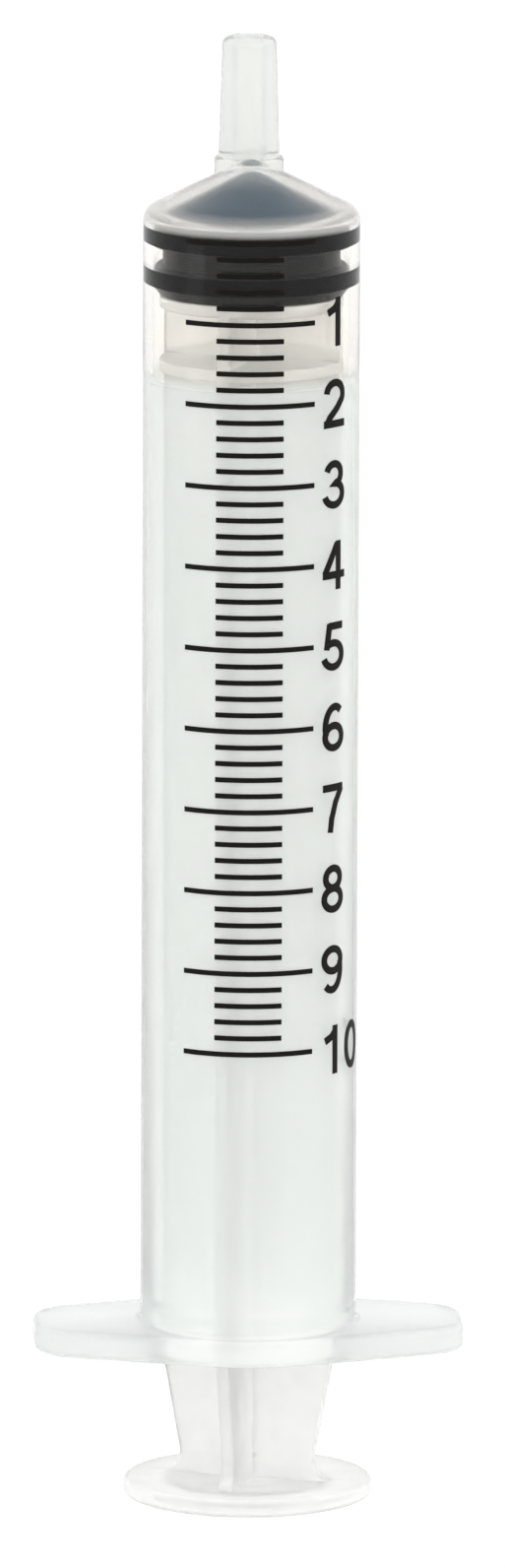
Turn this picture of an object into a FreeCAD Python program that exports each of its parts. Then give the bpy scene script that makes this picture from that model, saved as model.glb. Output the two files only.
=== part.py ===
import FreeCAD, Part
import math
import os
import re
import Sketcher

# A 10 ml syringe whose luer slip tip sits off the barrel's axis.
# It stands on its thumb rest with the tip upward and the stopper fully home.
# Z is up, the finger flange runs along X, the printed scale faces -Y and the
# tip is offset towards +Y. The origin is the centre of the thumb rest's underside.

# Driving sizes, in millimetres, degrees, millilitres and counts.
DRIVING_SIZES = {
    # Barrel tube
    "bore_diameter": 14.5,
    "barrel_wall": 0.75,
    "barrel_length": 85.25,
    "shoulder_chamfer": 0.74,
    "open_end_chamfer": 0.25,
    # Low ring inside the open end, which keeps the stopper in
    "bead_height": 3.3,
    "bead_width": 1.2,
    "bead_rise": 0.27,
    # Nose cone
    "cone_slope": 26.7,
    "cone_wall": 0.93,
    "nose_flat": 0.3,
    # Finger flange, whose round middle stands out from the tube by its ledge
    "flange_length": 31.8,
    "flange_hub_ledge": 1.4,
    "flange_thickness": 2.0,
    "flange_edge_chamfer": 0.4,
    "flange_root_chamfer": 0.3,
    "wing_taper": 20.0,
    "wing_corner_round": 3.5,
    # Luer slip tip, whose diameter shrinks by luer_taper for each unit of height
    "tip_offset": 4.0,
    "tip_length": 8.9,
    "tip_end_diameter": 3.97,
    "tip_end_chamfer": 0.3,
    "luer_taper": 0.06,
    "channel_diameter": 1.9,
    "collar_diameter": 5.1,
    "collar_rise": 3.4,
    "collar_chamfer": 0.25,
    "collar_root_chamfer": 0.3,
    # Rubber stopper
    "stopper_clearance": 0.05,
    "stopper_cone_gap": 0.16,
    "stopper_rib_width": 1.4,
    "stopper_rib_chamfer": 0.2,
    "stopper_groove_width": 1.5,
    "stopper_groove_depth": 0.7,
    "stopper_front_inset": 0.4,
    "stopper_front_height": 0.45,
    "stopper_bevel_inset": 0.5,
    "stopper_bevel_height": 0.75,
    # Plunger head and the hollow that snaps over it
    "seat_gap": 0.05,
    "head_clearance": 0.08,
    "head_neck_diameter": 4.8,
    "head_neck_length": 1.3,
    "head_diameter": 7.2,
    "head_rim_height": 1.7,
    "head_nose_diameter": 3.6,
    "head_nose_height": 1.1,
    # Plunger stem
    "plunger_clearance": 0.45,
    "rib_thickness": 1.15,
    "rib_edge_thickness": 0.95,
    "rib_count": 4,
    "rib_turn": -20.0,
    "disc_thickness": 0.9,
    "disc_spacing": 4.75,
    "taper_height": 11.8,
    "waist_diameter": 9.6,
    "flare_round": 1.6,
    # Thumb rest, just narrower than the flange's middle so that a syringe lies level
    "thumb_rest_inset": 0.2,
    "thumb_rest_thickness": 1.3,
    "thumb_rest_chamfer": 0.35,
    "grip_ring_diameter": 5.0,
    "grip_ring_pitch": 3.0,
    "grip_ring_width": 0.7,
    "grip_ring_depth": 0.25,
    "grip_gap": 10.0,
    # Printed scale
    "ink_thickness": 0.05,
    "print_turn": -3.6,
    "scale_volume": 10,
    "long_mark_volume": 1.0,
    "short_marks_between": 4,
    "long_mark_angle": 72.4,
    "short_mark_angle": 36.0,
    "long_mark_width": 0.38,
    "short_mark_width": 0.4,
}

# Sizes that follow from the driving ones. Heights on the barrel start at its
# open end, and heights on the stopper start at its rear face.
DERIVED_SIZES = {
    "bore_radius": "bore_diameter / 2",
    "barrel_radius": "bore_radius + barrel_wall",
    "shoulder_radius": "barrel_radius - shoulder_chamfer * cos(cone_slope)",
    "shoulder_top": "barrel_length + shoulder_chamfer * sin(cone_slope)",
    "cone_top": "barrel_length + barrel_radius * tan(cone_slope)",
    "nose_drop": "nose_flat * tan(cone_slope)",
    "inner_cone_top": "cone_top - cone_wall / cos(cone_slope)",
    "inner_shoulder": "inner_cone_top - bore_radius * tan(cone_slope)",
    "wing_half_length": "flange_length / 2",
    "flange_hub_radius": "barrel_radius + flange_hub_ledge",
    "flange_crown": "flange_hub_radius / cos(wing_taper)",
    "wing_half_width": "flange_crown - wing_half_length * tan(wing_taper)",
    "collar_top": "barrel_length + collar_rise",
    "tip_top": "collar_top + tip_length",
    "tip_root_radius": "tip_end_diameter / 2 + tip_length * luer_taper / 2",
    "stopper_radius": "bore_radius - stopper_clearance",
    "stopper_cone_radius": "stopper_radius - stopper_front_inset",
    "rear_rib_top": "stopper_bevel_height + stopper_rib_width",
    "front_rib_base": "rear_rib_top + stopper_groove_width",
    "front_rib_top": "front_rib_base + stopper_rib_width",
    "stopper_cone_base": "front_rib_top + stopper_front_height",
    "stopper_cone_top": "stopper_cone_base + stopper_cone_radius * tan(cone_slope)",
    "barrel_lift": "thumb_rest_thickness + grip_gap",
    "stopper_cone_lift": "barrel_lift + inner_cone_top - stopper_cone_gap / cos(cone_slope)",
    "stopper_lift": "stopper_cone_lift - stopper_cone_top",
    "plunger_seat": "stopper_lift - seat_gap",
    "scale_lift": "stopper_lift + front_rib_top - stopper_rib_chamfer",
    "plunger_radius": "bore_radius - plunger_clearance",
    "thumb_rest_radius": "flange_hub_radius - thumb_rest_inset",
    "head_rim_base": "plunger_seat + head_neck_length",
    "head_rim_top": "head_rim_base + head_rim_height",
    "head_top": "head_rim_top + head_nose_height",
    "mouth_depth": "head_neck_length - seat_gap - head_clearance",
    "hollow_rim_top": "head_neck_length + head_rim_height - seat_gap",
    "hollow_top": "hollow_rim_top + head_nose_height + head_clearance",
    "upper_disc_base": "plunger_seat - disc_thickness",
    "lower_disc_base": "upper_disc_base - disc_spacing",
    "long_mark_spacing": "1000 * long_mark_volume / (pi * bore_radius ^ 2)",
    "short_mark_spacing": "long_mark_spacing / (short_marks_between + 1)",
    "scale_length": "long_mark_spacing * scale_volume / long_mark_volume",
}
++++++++
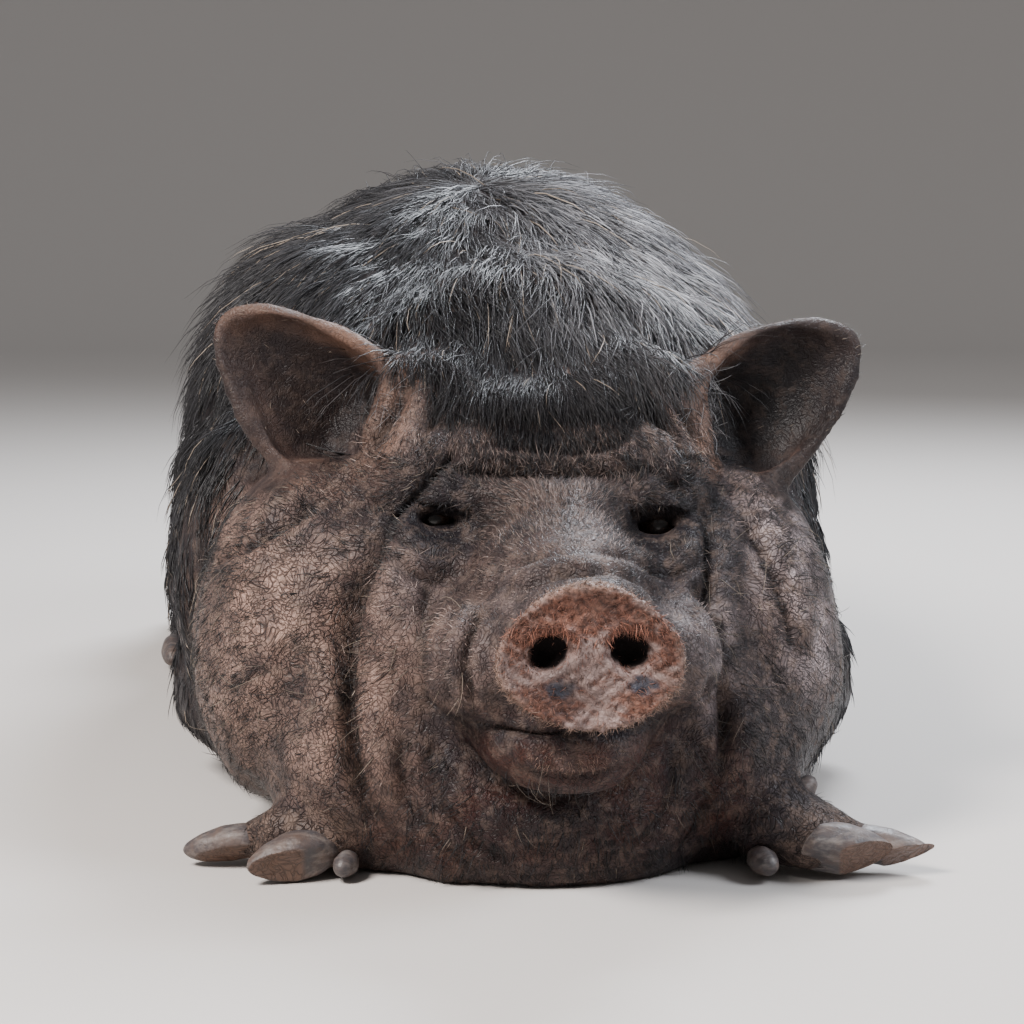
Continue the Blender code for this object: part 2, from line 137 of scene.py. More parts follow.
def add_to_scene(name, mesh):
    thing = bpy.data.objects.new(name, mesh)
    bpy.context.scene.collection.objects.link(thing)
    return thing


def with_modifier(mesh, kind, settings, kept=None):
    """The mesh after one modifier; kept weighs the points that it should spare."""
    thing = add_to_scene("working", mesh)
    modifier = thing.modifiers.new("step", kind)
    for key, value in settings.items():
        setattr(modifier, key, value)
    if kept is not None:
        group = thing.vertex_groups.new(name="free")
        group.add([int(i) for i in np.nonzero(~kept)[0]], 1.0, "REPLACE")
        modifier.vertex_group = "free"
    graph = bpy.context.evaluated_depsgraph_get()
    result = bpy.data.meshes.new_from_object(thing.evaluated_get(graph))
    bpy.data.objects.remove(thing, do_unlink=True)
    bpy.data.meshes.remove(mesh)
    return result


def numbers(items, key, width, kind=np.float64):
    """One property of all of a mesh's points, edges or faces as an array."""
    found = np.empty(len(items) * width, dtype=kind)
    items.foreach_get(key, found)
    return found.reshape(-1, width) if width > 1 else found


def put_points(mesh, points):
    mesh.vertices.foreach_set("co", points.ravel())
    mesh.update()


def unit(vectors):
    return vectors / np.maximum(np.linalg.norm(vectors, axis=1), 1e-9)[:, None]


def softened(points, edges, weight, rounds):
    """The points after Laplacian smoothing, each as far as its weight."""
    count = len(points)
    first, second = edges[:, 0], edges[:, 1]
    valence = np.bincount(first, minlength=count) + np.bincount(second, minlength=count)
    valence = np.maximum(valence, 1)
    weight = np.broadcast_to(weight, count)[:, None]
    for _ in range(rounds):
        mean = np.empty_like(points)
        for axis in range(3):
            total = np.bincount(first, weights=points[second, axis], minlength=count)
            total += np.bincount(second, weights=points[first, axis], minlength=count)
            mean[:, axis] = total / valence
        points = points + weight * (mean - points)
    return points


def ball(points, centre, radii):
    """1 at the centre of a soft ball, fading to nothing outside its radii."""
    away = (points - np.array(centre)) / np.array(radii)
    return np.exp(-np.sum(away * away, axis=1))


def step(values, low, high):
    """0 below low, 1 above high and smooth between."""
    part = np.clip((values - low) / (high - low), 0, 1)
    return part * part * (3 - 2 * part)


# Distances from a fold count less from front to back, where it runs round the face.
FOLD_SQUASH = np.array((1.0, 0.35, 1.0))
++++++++
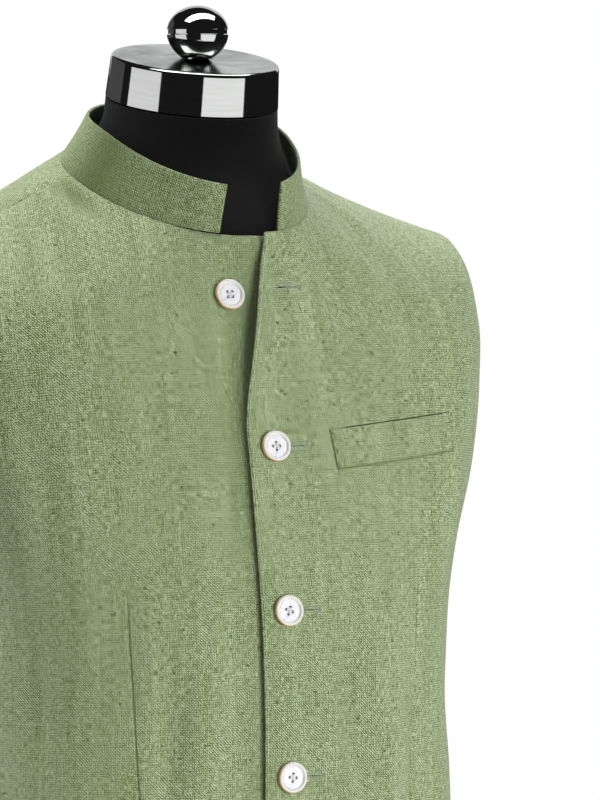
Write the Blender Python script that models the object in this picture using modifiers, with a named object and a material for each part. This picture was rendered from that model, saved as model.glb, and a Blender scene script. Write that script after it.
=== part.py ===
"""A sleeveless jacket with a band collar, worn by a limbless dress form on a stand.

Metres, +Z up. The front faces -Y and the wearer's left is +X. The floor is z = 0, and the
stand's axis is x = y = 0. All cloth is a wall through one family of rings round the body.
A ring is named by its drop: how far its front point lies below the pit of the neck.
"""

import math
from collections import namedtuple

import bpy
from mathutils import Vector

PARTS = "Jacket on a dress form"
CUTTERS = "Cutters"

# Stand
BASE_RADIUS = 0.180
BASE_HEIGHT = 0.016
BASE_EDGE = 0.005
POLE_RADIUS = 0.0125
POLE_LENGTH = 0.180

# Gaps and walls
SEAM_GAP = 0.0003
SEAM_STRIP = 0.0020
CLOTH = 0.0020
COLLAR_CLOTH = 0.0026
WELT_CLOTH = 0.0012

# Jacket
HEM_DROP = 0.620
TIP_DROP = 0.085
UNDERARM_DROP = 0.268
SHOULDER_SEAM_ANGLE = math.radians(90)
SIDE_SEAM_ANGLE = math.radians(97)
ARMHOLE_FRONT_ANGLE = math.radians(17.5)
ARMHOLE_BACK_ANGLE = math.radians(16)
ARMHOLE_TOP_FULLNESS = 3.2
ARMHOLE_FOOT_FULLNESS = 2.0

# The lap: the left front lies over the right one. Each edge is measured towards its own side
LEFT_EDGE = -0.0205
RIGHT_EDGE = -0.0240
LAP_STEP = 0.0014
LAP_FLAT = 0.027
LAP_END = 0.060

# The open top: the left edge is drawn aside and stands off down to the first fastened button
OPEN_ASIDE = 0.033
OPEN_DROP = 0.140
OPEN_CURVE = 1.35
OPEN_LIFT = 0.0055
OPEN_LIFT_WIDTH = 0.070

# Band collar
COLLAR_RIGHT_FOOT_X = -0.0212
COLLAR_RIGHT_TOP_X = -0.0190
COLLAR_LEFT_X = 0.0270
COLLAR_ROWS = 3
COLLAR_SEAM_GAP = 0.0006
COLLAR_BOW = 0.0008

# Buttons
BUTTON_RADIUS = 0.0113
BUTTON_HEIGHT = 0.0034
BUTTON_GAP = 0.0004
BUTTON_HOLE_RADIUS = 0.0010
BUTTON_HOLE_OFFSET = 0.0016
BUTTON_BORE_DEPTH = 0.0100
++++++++
Starting at the line that contains "Write the Blender", repeat each line exactly, and stop after the line that contains "COLLAR_BOW = 0.0008".

Answer below
Write the Blender Python script that models the object in this picture using modifiers, with a named object and a material for each part. This picture was rendered from that model, saved as model.glb, and a Blender scene script. Write that script after it.
=== part.py ===
"""A sleeveless jacket with a band collar, worn by a limbless dress form on a stand.

Metres, +Z up. The front faces -Y and the wearer's left is +X. The floor is z = 0, and the
stand's axis is x = y = 0. All cloth is a wall through one family of rings round the body.
A ring is named by its drop: how far its front point lies below the pit of the neck.
"""

import math
from collections import namedtuple

import bpy
from mathutils import Vector

PARTS = "Jacket on a dress form"
CUTTERS = "Cutters"

# Stand
BASE_RADIUS = 0.180
BASE_HEIGHT = 0.016
BASE_EDGE = 0.005
POLE_RADIUS = 0.0125
POLE_LENGTH = 0.180

# Gaps and walls
SEAM_GAP = 0.0003
SEAM_STRIP = 0.0020
CLOTH = 0.0020
COLLAR_CLOTH = 0.0026
WELT_CLOTH = 0.0012

# Jacket
HEM_DROP = 0.620
TIP_DROP = 0.085
UNDERARM_DROP = 0.268
SHOULDER_SEAM_ANGLE = math.radians(90)
SIDE_SEAM_ANGLE = math.radians(97)
ARMHOLE_FRONT_ANGLE = math.radians(17.5)
ARMHOLE_BACK_ANGLE = math.radians(16)
ARMHOLE_TOP_FULLNESS = 3.2
ARMHOLE_FOOT_FULLNESS = 2.0

# The lap: the left front lies over the right one. Each edge is measured towards its own side
LEFT_EDGE = -0.0205
RIGHT_EDGE = -0.0240
LAP_STEP = 0.0014
LAP_FLAT = 0.027
LAP_END = 0.060

# The open top: the left edge is drawn aside and stands off down to the first fastened button
OPEN_ASIDE = 0.033
OPEN_DROP = 0.140
OPEN_CURVE = 1.35
OPEN_LIFT = 0.0055
OPEN_LIFT_WIDTH = 0.070

# Band collar
COLLAR_RIGHT_FOOT_X = -0.0212
COLLAR_RIGHT_TOP_X = -0.0190
COLLAR_LEFT_X = 0.0270
COLLAR_ROWS = 3
COLLAR_SEAM_GAP = 0.0006
COLLAR_BOW = 0.0008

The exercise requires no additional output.